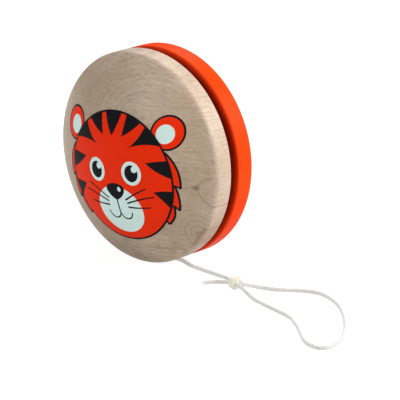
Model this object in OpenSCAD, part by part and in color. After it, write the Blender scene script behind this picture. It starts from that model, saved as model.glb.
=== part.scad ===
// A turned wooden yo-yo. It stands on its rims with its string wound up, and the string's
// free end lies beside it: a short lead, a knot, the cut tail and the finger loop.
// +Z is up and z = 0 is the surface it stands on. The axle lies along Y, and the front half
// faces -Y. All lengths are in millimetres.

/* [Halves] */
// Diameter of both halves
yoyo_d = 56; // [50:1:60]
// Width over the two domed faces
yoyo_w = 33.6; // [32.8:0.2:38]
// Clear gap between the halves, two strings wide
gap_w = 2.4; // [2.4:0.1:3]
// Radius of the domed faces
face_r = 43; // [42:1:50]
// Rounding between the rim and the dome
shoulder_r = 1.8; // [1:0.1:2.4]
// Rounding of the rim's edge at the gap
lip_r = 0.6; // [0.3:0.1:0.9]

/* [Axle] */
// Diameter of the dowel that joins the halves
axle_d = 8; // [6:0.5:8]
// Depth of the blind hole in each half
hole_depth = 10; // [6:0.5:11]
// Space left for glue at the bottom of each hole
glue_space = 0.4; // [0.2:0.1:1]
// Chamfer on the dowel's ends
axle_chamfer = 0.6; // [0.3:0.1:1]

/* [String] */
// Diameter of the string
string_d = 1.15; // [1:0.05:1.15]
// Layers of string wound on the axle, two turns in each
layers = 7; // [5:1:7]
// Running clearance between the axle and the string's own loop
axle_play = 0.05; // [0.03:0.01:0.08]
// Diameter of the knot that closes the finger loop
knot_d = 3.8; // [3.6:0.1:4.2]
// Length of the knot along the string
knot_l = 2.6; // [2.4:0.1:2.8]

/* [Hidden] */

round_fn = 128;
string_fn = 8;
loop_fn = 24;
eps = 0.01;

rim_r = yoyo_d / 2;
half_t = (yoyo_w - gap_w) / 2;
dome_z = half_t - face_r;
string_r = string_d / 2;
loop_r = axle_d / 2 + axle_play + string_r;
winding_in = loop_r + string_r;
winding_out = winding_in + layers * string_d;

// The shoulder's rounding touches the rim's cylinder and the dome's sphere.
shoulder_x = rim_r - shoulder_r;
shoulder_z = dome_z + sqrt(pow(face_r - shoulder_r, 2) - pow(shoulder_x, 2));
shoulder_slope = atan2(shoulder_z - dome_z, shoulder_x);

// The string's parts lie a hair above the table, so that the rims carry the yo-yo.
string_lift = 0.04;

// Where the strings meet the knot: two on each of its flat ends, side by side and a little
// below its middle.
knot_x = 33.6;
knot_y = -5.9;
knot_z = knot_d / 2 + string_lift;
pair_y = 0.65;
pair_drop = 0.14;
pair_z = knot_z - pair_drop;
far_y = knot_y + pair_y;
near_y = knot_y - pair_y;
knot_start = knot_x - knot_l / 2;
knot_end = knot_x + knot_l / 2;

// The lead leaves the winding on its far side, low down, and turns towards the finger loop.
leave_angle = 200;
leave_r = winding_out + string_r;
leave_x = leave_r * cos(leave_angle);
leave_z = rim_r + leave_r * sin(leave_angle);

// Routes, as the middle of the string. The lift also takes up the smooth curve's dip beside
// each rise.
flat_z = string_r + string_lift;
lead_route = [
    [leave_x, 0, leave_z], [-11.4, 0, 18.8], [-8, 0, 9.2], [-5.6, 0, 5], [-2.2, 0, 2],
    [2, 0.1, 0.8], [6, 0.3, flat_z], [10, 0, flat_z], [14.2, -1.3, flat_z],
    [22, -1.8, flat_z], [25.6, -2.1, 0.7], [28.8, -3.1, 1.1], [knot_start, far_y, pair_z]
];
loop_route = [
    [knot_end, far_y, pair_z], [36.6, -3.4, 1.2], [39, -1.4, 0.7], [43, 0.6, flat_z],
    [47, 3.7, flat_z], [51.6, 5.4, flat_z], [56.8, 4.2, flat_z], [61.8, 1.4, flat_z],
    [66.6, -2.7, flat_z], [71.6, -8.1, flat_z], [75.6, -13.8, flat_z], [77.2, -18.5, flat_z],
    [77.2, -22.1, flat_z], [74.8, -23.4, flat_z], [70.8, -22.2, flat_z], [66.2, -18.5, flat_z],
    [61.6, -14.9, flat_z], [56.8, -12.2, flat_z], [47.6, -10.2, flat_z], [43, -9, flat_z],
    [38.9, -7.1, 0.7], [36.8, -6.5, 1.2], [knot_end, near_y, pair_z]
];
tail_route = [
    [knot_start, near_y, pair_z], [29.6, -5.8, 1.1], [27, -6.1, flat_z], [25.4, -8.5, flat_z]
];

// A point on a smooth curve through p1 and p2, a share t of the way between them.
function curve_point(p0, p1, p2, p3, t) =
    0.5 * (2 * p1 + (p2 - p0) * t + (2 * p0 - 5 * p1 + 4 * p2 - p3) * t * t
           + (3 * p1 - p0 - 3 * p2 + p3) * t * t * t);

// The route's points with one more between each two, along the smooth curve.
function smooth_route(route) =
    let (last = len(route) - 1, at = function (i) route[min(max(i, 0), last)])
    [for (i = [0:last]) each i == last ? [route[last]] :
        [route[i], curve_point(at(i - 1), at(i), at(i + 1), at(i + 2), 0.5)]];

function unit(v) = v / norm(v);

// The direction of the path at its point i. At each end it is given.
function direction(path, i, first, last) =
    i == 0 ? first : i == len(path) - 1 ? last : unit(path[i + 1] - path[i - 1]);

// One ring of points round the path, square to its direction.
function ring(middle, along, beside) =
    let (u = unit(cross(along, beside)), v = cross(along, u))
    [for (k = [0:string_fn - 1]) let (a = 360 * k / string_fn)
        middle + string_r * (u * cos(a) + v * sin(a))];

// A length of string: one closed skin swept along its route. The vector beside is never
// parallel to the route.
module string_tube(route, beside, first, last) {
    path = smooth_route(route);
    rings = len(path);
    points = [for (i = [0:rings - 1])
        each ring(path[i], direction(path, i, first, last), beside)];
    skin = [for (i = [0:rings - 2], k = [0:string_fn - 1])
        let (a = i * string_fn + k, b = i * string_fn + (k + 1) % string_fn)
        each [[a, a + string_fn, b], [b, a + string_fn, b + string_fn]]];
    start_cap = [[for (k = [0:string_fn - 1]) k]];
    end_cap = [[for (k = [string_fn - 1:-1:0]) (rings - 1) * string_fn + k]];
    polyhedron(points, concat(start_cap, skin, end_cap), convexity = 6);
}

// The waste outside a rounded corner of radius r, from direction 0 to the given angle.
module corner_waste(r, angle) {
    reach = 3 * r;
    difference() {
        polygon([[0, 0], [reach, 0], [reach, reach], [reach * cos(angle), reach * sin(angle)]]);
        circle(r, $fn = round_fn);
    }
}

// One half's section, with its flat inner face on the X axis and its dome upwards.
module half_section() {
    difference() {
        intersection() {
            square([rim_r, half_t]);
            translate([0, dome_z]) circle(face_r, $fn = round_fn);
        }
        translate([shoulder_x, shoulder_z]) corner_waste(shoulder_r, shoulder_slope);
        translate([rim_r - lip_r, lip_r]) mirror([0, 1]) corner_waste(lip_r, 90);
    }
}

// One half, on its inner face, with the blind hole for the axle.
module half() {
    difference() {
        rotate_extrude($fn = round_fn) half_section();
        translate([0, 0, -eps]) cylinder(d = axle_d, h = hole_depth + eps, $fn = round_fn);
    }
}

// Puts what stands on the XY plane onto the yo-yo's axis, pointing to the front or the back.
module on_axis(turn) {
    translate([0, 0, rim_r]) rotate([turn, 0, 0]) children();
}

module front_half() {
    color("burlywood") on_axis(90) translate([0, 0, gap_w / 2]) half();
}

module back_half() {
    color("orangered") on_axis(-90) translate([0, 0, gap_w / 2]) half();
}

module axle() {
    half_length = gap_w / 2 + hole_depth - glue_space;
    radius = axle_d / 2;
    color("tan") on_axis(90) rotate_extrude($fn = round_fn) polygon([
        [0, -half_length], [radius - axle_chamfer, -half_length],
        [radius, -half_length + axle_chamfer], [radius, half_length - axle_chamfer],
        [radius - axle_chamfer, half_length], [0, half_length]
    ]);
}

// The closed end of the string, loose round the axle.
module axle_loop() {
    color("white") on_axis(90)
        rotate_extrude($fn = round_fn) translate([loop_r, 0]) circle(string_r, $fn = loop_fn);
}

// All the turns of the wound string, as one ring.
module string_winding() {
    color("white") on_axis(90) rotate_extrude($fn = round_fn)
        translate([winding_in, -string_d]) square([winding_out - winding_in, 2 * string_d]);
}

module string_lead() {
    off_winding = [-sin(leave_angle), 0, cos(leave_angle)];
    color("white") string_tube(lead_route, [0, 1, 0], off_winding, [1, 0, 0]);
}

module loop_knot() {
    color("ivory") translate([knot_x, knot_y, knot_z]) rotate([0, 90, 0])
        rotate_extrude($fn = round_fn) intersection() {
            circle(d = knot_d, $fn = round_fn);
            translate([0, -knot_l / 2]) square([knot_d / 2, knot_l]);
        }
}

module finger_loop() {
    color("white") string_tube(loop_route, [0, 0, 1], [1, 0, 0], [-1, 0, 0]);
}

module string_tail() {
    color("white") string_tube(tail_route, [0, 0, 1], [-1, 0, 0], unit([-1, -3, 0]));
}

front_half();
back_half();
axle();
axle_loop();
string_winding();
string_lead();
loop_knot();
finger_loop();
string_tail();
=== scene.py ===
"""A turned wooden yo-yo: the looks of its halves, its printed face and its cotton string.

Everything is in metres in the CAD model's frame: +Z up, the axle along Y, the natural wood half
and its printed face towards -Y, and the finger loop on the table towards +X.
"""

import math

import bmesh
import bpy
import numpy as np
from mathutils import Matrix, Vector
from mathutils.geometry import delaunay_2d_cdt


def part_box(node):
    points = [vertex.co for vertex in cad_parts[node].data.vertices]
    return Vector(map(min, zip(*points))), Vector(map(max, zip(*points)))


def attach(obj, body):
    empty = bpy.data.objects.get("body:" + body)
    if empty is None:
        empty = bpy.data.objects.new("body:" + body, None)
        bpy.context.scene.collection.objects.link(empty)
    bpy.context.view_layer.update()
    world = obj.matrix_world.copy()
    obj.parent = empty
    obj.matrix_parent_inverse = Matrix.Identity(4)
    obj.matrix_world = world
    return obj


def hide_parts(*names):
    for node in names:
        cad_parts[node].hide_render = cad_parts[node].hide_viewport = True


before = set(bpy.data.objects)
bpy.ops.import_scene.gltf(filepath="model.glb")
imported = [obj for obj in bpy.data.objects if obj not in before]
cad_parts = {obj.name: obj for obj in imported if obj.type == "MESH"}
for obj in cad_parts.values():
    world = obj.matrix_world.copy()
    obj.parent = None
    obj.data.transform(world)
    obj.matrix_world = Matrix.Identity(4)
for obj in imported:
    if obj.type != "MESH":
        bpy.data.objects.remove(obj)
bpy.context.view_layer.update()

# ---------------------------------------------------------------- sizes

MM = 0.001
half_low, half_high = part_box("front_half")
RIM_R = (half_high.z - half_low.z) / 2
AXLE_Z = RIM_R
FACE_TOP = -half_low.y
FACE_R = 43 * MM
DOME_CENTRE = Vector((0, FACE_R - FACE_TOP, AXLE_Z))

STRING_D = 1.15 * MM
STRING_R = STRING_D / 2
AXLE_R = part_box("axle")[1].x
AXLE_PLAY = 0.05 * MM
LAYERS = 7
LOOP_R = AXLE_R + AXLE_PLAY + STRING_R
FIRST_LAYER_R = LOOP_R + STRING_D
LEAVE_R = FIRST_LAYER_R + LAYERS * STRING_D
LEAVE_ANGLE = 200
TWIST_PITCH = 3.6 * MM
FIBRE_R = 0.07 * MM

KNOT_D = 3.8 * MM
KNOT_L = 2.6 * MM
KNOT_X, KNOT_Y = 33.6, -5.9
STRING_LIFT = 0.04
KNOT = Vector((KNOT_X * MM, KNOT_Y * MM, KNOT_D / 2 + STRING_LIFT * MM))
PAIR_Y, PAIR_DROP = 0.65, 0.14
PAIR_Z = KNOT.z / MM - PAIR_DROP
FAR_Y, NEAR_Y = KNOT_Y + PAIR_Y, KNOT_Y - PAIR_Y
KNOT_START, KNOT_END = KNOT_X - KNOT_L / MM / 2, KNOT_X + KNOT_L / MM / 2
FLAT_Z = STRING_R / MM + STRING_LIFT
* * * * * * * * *
● **Stated task**:
Exactly as written, return the lines from the line containing "as one ring." through the line containing "obj.matrix_world = world", both included.

● **Solved problem**:
// All the turns of the wound string, as one ring.
module string_winding() {
    color("white") on_axis(90) rotate_extrude($fn = round_fn)
        translate([winding_in, -string_d]) square([winding_out - winding_in, 2 * string_d]);
}

module string_lead() {
    off_winding = [-sin(leave_angle), 0, cos(leave_angle)];
    color("white") string_tube(lead_route, [0, 1, 0], off_winding, [1, 0, 0]);
}

module loop_knot() {
    color("ivory") translate([knot_x, knot_y, knot_z]) rotate([0, 90, 0])
        rotate_extrude($fn = round_fn) intersection() {
            circle(d = knot_d, $fn = round_fn);
            translate([0, -knot_l / 2]) square([knot_d / 2, knot_l]);
        }
}

module finger_loop() {
    color("white") string_tube(loop_route, [0, 0, 1], [1, 0, 0], [-1, 0, 0]);
}

module string_tail() {
    color("white") string_tube(tail_route, [0, 0, 1], [-1, 0, 0], unit([-1, -3, 0]));
}

front_half();
back_half();
axle();
axle_loop();
string_winding();
string_lead();
loop_knot();
finger_loop();
string_tail();
=== scene.py ===
"""A turned wooden yo-yo: the looks of its halves, its printed face and its cotton string.

Everything is in metres in the CAD model's frame: +Z up, the axle along Y, the natural wood half
and its printed face towards -Y, and the finger loop on the table towards +X.
"""

import math

import bmesh
import bpy
import numpy as np
from mathutils import Matrix, Vector
from mathutils.geometry import delaunay_2d_cdt


def part_box(node):
    points = [vertex.co for vertex in cad_parts[node].data.vertices]
    return Vector(map(min, zip(*points))), Vector(map(max, zip(*points)))


def attach(obj, body):
    empty = bpy.data.objects.get("body:" + body)
    if empty is None:
        empty = bpy.data.objects.new("body:" + body, None)
        bpy.context.scene.collection.objects.link(empty)
    bpy.context.view_layer.update()
    world = obj.matrix_world.copy()
    obj.parent = empty
    obj.matrix_parent_inverse = Matrix.Identity(4)
    obj.matrix_world = world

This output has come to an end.